Google Wi-Fi: Google's Answer to the Home Router - Is it worth it? (Spoiler Alert: It is)

I have so many other issues with this model that are beyond the scope of not liking a router companion app, but no, I wasn’t aware it was a webapp. That makes it less bad.

universal services should be non-commodity utilities, or at least heavily regulated via antitrust or local monopoly conditions

FCC, FTC, etc. are toothless now, though.

Wonder how long till we get gamer RGB on our companion app’d routers

We already do. At least I’m pretty sure we do. There was software on DD-WRT to turn on the LED’s on the router, so one could just solder on RGB ones instead and boom.

But yeah on the topic of PWA’s; they’re awesome. As the specs get more fleshed out, there are better and better API’s for things to get stuff done that was only once available via native apps. So it’s great overall because it lowers technical dept and better long-term cross-platform support.

my main concerns with PWAs, and Webapps in general, are more issues of efficiency and the kinds of markets they create than their usefulness on their face.

No one wants to live in a world where things are universally distributed as a service model. It’s like living in a cotton mill village.

The current trend is ‘serverless’ PWA’s.

And as far as efficiency goes, they are fine. Except for things like games (but getting there thanks to WebAssembly).

The only issue with wasm is that JS and convienience focused frameworks exist. Very few use low level APIs if they don’t have to because it means that either individually they have to spend more time on development, and on a company level hire more skilled labor for longer. No one uses vulkan and the vast majority of DX12 games use middleware wrappers because MS paid them for exclusivity.

Also, arguably all webapps are slow and inefficient, pretty much because they’re webapps. You can interface with hardware a lot better if you aren’t constrained by building and validating for browsers instead of base systems. Webgl performance is pretty abysmal without heavy optimization, because of all the context switching issues in js. It should be just as performant as OGL, but it isn’t because of the medium.

e.g.

The only modern IM and group client for desktop that doesn’t take a gig+ of memory and doesn’t have memleak problems is telegram.

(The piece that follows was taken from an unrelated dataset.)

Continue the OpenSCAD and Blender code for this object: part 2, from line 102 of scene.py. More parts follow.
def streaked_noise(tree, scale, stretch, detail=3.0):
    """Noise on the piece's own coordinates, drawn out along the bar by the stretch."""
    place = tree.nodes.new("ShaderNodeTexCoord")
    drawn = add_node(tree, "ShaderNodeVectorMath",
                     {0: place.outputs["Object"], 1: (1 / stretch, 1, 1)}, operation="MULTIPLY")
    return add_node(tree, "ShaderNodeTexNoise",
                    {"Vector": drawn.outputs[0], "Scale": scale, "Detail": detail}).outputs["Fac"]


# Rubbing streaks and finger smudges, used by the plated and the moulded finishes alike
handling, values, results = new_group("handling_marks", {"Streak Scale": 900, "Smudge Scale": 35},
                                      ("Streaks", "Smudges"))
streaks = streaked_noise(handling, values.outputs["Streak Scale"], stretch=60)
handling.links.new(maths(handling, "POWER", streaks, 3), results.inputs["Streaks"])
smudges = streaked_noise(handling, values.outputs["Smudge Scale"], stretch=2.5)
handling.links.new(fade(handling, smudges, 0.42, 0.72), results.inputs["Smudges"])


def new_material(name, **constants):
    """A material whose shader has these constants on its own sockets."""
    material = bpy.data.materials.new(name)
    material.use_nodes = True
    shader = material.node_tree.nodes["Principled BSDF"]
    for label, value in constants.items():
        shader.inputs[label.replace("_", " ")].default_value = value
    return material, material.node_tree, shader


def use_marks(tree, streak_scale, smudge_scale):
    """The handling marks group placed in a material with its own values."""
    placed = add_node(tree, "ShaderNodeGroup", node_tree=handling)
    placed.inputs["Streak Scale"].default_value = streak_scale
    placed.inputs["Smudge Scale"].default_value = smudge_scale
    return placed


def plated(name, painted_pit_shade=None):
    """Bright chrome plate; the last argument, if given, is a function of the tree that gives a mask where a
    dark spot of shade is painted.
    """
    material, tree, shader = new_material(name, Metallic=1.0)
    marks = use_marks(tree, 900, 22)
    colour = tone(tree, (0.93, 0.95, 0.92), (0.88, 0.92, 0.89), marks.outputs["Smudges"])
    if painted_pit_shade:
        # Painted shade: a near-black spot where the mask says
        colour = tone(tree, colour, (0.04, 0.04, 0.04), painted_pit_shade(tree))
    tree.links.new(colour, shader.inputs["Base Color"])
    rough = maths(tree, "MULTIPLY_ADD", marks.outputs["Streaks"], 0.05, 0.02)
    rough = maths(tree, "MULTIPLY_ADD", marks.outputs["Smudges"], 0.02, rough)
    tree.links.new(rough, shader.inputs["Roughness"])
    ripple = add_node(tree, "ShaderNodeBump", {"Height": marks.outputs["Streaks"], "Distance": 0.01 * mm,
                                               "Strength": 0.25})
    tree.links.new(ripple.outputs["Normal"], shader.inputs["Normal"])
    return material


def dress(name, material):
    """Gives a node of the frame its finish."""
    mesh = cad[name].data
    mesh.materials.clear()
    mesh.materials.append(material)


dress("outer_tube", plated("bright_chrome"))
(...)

They’re the only one that wrote an actual piece of software instead of wrapping their webapp in electron or similar

heck of a coincidence.

Nodejs has native libraries to call directly compiled binaries written in C/C++ you know. So a PWA which uses this and or a combination of WASM for key performance sensitive areas will work just fine.

This is still bleeding edge stuff, so not a whole lot of people use it yet. But its only a matter of when, not how at this point.

not saying it isn’t inevitable, but real world performance has been consistently underwhelming so far. I want more than anyone for that trend to break.

also not necessarily a problem with the system, but webapps have the worst UX of any generation of software so far. It’s like no one designing them has ever heard the words “durable information interactions” or “parametrics”

The only borderline useable productivity webapp is google sheets, and even then it performs on large datasets badly compared to excel or even librecalc.

Unless you want web browsers to expand into some sort of generic container that interfaces with the OS as a hypervisor, I doubt performance is going to improve to the degree people want.

and for that reason, I will always fight for a space for native software. Even if it isn’t “forward thinking”

Honestly a lot of dev cultures could use a little design conservatism and respect for past constructs. They might be there because of old limitations, but the way they worked around them is a lot more efficient than what we’re doing now for a lot of stuff.

What are you even talking about at this point. This is a review thread about a home consumer product. 30,000 people have said if you’re afraid of Google don’t use it.

Now you’re talking about NodeJS performance and design patterns?

Come on dude.

1 Like
  1. yeah that got derailed a bit

  2. for the nth time, not afraid of google, just pointing out there are other flaws in the product that aren’t tinfoil related, and having the only response be “you’re paranoid” etc.